Structured object records >>

::::::::::

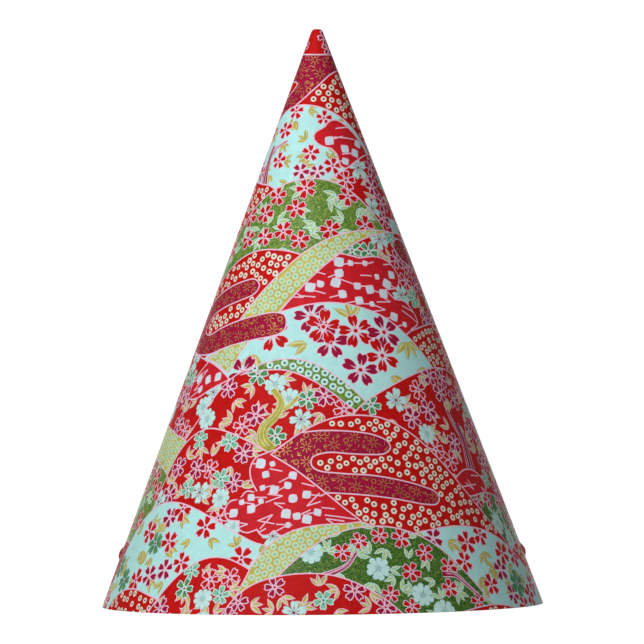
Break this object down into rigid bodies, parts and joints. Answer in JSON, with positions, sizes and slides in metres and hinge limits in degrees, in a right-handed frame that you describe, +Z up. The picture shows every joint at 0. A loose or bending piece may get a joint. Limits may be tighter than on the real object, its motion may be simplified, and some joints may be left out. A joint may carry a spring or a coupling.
{
  "type": "party hat",
  "caption": "Cone-shaped party hat rolled from card and covered with a printed patterned sheet, closed by a taped lap, with anchors for a chin elastic at its sides.",
  "frame": {"origin": "centre of the brim, on the plane that the hat stands on", "axes": "+Z up the hat's axis from the brim to the tip, -Y to the wearer's front, +Y to the taped lap at the back"},
  "size_m": [0.13, 0.1307, 0.1688],
  "materials": {
    "card": "matt white card",
    "print": "matt printed paper with gilt details",
    "tape": "thin double-sided tape",
    "bead": "moulded"
  },
  "bodies": {
    "root": {"card_cone": "card", "print_cover": "print", "seam_tape": "tape", "left_elastic_bead": "bead", "right_elastic_bead": "bead"}
  },
  "joints": []
}
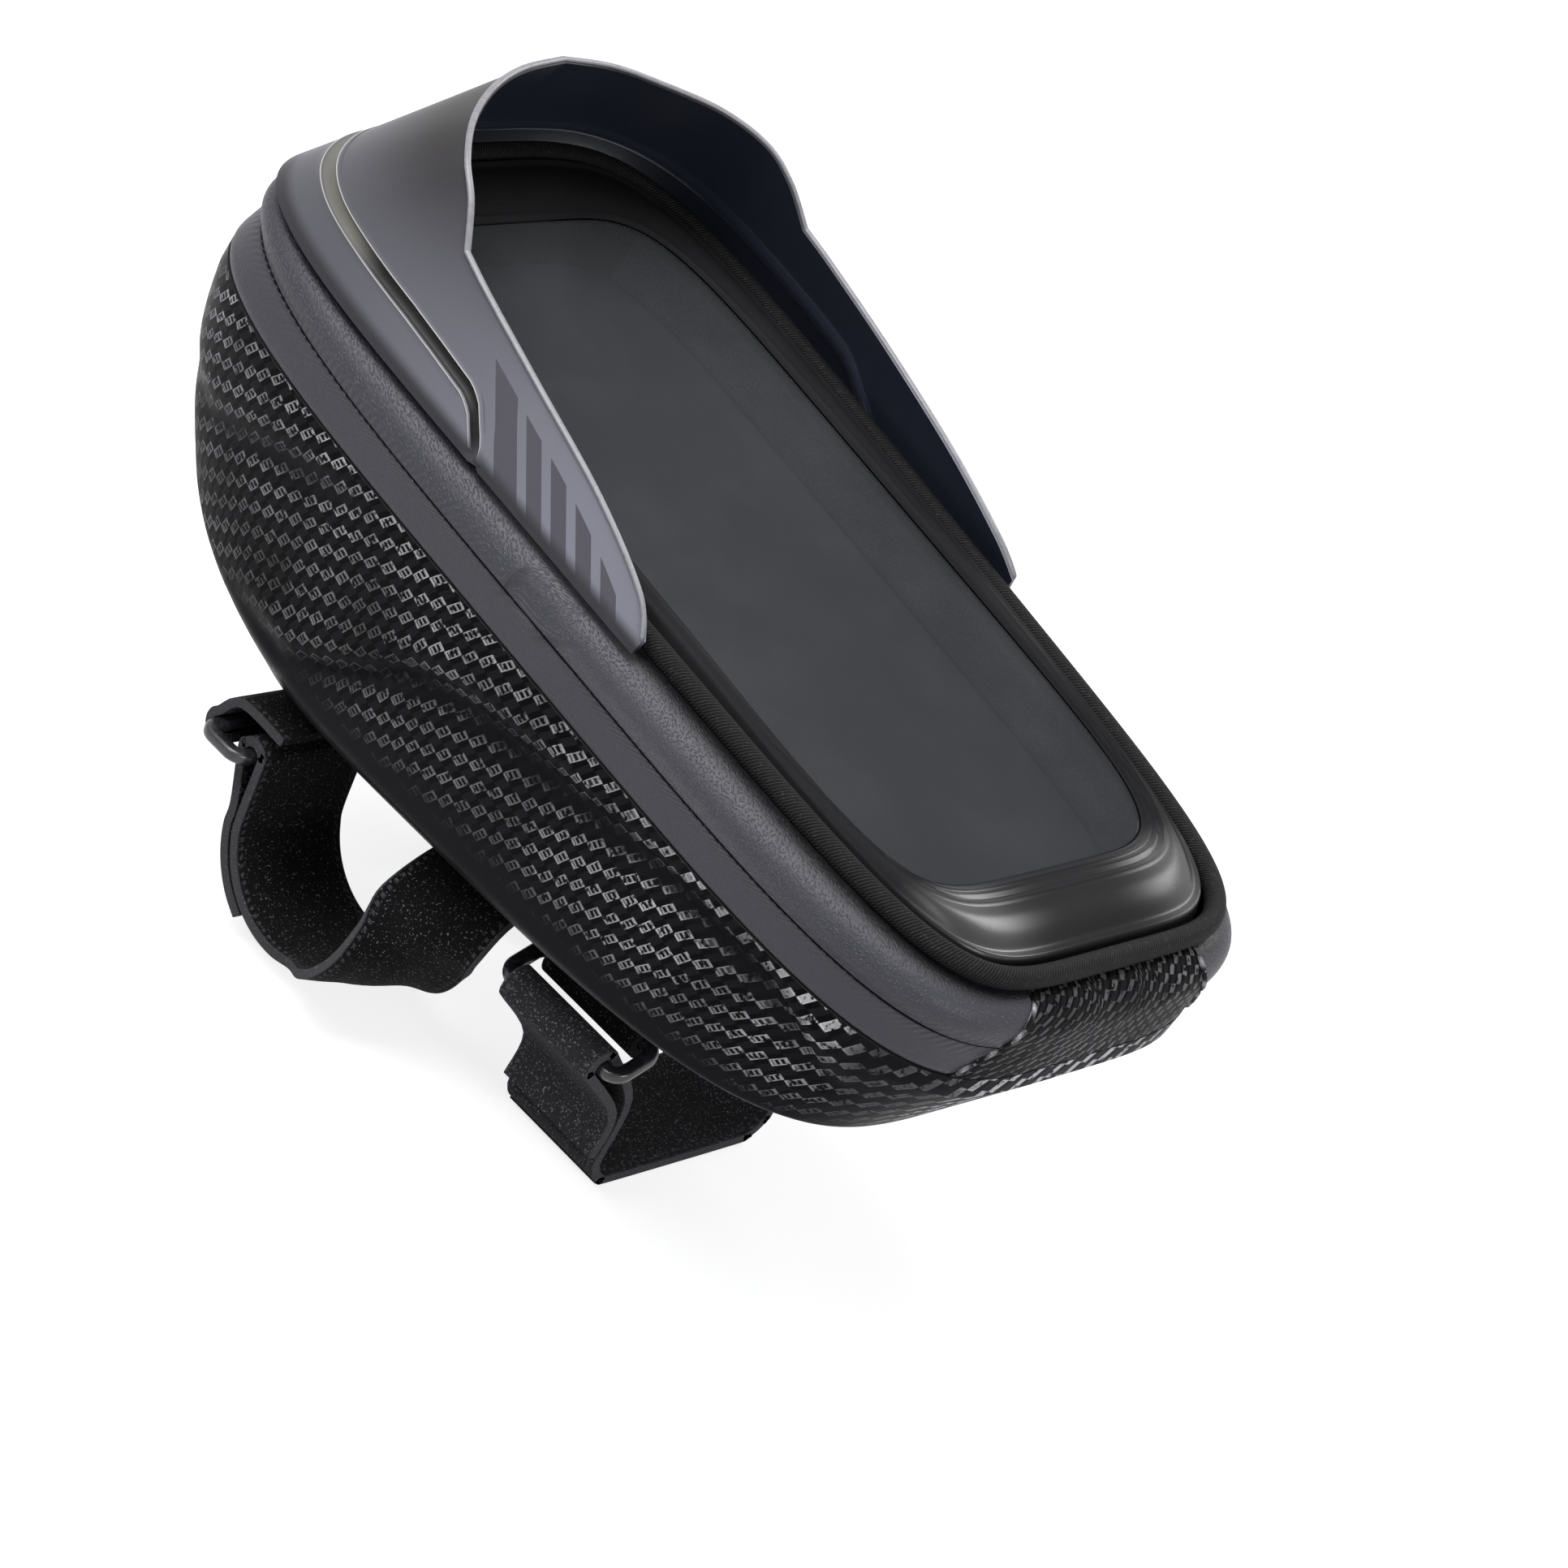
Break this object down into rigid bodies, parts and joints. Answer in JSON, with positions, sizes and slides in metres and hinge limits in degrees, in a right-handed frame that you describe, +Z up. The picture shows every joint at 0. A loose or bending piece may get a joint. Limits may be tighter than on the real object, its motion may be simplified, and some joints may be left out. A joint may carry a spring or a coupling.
{
  "type": "bike phone bag",
  "caption": "Moulded bag for a bicycle's handlebar and stem, with a zipped lid, a clear phone window, a sun visor and hook-and-loop straps.",
  "frame": {"origin": "middle of the flat base, which rests on the bicycle's stem", "axes": "+Y points forward, away from the rider, +Z up, +X to the rider's right"},
  "size_m": [0.109, 0.2068, 0.1499],
  "materials": {
    "carbon_weave": "coated fabric with a pressed weave over moulded foam board",
    "band_slate": "fine-grained coated fabric over moulded foam",
    "piping_black": "ribbed cloth over a cord",
    "border_satin": "satin moulded",
    "film_clear": "clear soft film",
    "visor_grey": "satin moulded sheet",
    "zip_black": "woven",
    "slider_metal": "dark coated",
    "pull_rubber": "matte moulded",
    "foam_black": "cloth-faced foam",
    "lining_grey": "brushed lining",
    "strap_black": "hook-and-loop webbing",
    "ring_gloss": "gloss moulded"
  },
  "bodies": {
    "bag": {"shell": "carbon_weave", "shell_band": "band_slate", "zip_tape_shell": "zip_black", "zip_teeth_shell": "zip_black", "bar_strap_left": "strap_black", "bar_strap_right": "strap_black", "bar_ring_left": "ring_gloss", "bar_ring_right": "ring_gloss", "ring_tab_left": "strap_black", "ring_tab_right": "strap_black", "stem_strap": "strap_black", "stem_ring": "ring_gloss", "stem_ring_tab": "strap_black"},
    "lid": {"lid_band": "band_slate", "hinge_panel": "carbon_weave", "zip_tape_lid": "zip_black", "zip_teeth_lid": "zip_black", "window_border": "border_satin", "window_film": "film_clear", "piping": "piping_black", "visor": "visor_grey", "pocket_rim": "foam_black", "pocket_back": "lining_grey", "pocket_tab": "strap_black"},
    "left_slider": {"slider_left": "slider_metal"},
    "right_slider": {"slider_right": "slider_metal"},
    "left_pull": {"pull_left": "pull_rubber"},
    "right_pull": {"pull_right": "pull_rubber"}
  },
  "joints": [
    {"name": "lid_hinge", "type": "hinge", "parent": "bag", "child": "lid", "pos_m": [0, -0.11637, 0.03461], "axis": [1, 0, 0], "range_deg": [0, 100]},
    {"name": "left_slider_run", "type": "slide", "parent": "bag", "child": "left_slider", "axis": [-1, 0, 0], "range_m": [0, 0.014]},
    {"name": "right_slider_run", "type": "slide", "parent": "bag", "child": "right_slider", "axis": [1, 0, 0], "range_m": [0, 0.014]},
    {"name": "left_pull_swing", "type": "hinge", "parent": "left_slider", "child": "left_pull", "pos_m": [-0.0055, 0.08749, 0.07455], "axis": [1, 0, 0], "range_deg": [0, 150]},
    {"name": "right_pull_swing", "type": "hinge", "parent": "right_slider", "child": "right_pull", "pos_m": [0.0055, 0.08749, 0.07455], "axis": [1, 0, 0], "range_deg": [0, 150]}
  ]
}
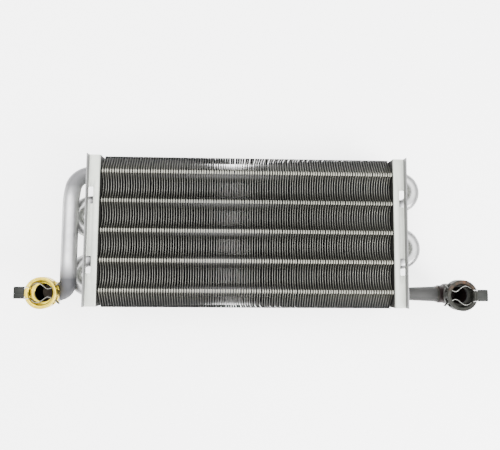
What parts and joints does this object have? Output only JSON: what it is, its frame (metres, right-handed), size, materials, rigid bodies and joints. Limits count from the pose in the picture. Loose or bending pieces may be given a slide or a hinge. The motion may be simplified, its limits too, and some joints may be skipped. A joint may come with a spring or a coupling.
{
  "type": "finned-tube boiler heat exchanger",
  "caption": "Gas boiler main heat exchanger: water tubes through a scalloped fin pack between flanged end plates, with return bends and two clip-retained pipe sockets.",
  "frame": {"origin": "centre of the bounding box's footprint, on the flat face of the lower flanges", "axes": "+X along the tubes from the inlet socket to the outlet socket, +Y from the sockets' row across the tubes, +Z from the flue side to the burner side"},
  "size_m": [0.5298, 0.1758, 0.072],
  "materials": {
    "plate_coat": "satin silver coat",
    "fin_coat": "satin silver coat",
    "pipe_coat": "satin silver coat",
    "braze": "solidified solder",
    "strip_steel": "rolled strip",
    "brass": "turned",
    "dark_brass": "heat-darkened",
    "seal_rubber": "matt",
    "clip_steel": "bright spring strip"
  },
  "bodies": {
    "core": {"end_plate_left": "plate_coat", "end_plate_right": "plate_coat", "fin_group_01": "fin_coat", "fin_group_02": "fin_coat", "fin_group_03": "fin_coat", "fin_group_04": "fin_coat", "fin_group_05": "fin_coat", "fin_group_06": "fin_coat", "fin_group_07": "fin_coat", "fin_group_08": "fin_coat", "fin_group_09": "fin_coat", "fin_group_10": "fin_coat", "fin_group_11": "fin_coat", "fin_group_12": "fin_coat", "fin_group_13": "fin_coat", "fin_group_14": "fin_coat", "fin_group_15": "fin_coat", "fin_group_16": "fin_coat", "fin_group_17": "fin_coat", "fin_group_18": "fin_coat", "fin_group_19": "fin_coat", "fin_group_20": "fin_coat", "fin_group_21": "fin_coat", "fin_group_22": "fin_coat", "fin_group_23": "fin_coat", "tube_1": "pipe_coat", "tube_2": "pipe_coat", "tube_3": "pipe_coat", "tube_4": "pipe_coat", "tube_5": "pipe_coat", "return_bend_1": "pipe_coat", "return_bend_2": "pipe_coat", "return_bend_3": "pipe_coat", "return_bend_4": "pipe_coat", "braze_ring_left_1": "braze", "braze_ring_left_2": "braze", "braze_ring_left_3": "braze", "braze_ring_left_4": "braze", "braze_ring_left_5": "braze", "braze_ring_right_1": "braze", "braze_ring_right_2": "braze", "braze_ring_right_3": "braze", "braze_ring_right_4": "braze", "braze_ring_right_5": "braze", "turbulator_1": "strip_steel", "turbulator_2": "strip_steel", "turbulator_3": "strip_steel", "turbulator_4": "strip_steel", "turbulator_5": "strip_steel", "inlet_pipe": "pipe_coat", "outlet_pipe": "pipe_coat", "inlet_socket": "brass", "outlet_socket": "dark_brass", "inlet_seal": "seal_rubber", "outlet_seal": "seal_rubber"},
    "inlet_clip_body": {"inlet_clip": "clip_steel"},
    "outlet_clip_body": {"outlet_clip": "clip_steel"}
  },
  "joints": [
    {"name": "inlet_clip_slide", "type": "slide", "parent": "core", "child": "inlet_clip_body", "axis": [-1, 0, 0], "range_m": [0, 0.022]},
    {"name": "outlet_clip_slide", "type": "slide", "parent": "core", "child": "outlet_clip_body", "axis": [1, 0, 0], "range_m": [0, 0.022]}
  ]
}
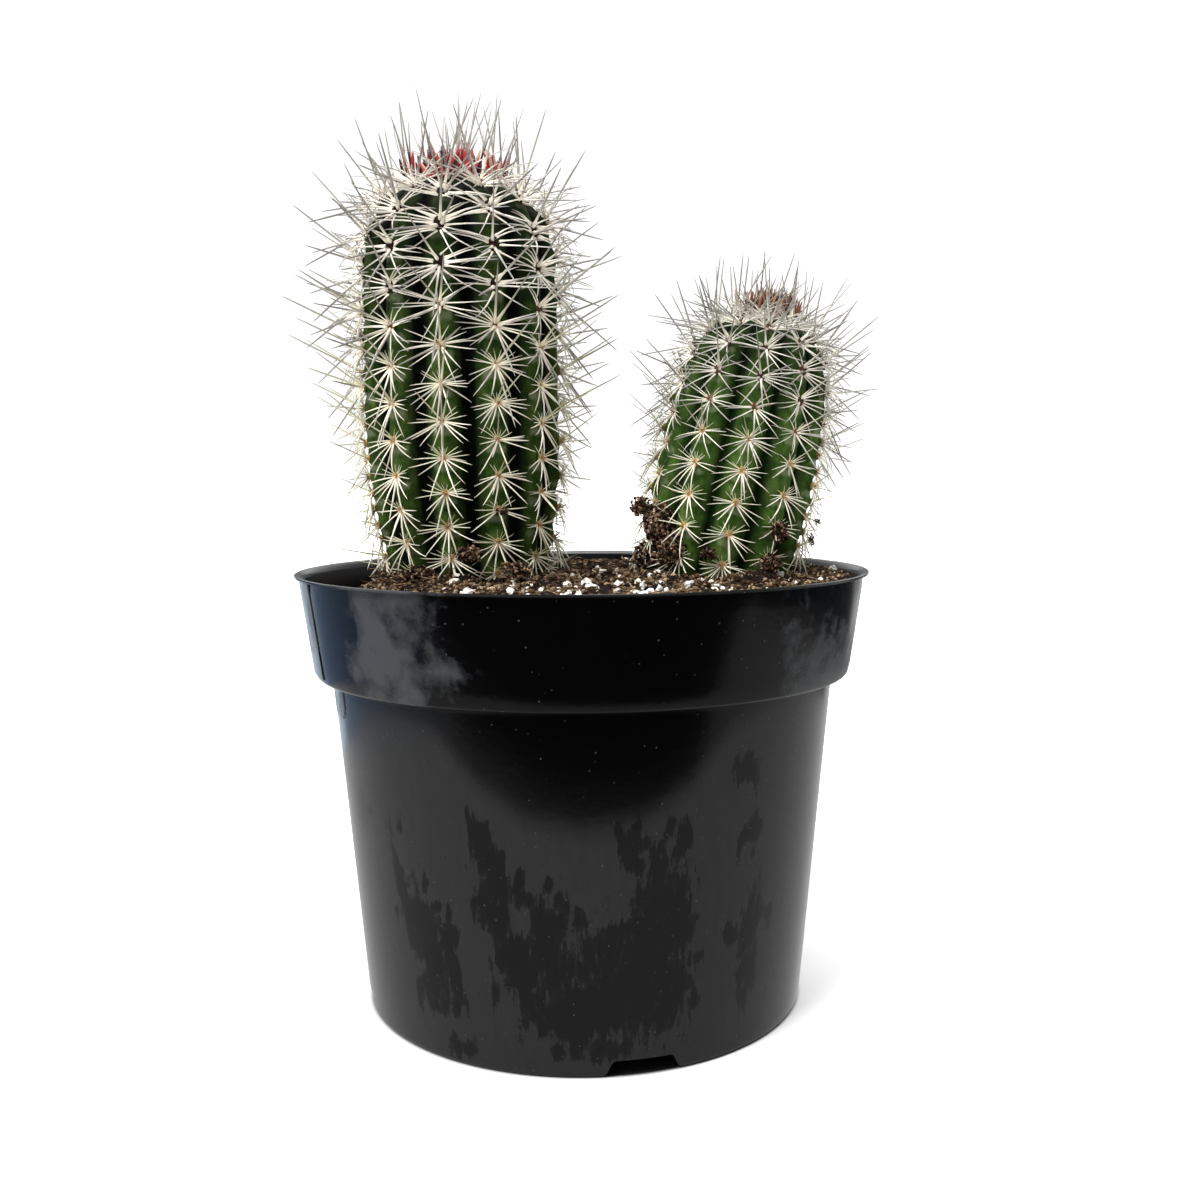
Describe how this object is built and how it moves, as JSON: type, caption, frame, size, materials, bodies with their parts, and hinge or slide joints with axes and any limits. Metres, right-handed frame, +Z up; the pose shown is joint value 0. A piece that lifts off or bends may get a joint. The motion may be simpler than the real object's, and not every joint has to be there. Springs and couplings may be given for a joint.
{
  "type": "potted cactus",
  "caption": "Two ribbed, spiny column cacti, a tall one and a short leaning one, in potting mix in a round black nursery pot.",
  "frame": {"origin": "on the pot's axis, at the level of the foot it stands on", "axes": "+Z up, -Y to the front that the picture shows, +X to the right, where the short plant stands"},
  "size_m": [0.1699, 0.16, 0.2555],
  "materials": {
    "pot": "satin black moulded plastic with dried water marks",
    "potting_mix": "brown peat and bark crumbs with white perlite",
    "tall_cactus": "waxy mid-green skin with ivory and grey spines",
    "short_cactus": "waxy green skin with ivory and grey spines"
  },
  "bodies": {
    "root": {"pot": "pot", "potting_mix": "potting_mix", "tall_cactus": "tall_cactus", "short_cactus": "short_cactus"}
  },
  "joints": []
}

::::::::::

What you have to do >> What are the lines from the one with "Describe how this" through the last line of the records above? Quote them exactly and add nothing.

Final result >>
Describe how this object is built and how it moves, as JSON: type, caption, frame, size, materials, bodies with their parts, and hinge or slide joints with axes and any limits. Metres, right-handed frame, +Z up; the pose shown is joint value 0. A piece that lifts off or bends may get a joint. The motion may be simpler than the real object's, and not every joint has to be there. Springs and couplings may be given for a joint.
{
  "type": "potted cactus",
  "caption": "Two ribbed, spiny column cacti, a tall one and a short leaning one, in potting mix in a round black nursery pot.",
  "frame": {"origin": "on the pot's axis, at the level of the foot it stands on", "axes": "+Z up, -Y to the front that the picture shows, +X to the right, where the short plant stands"},
  "size_m": [0.1699, 0.16, 0.2555],
  "materials": {
    "pot": "satin black moulded plastic with dried water marks",
    "potting_mix": "brown peat and bark crumbs with white perlite",
    "tall_cactus": "waxy mid-green skin with ivory and grey spines",
    "short_cactus": "waxy green skin with ivory and grey spines"
  },
  "bodies": {
    "root": {"pot": "pot", "potting_mix": "potting_mix", "tall_cactus": "tall_cactus", "short_cactus": "short_cactus"}
  },
  "joints": []
}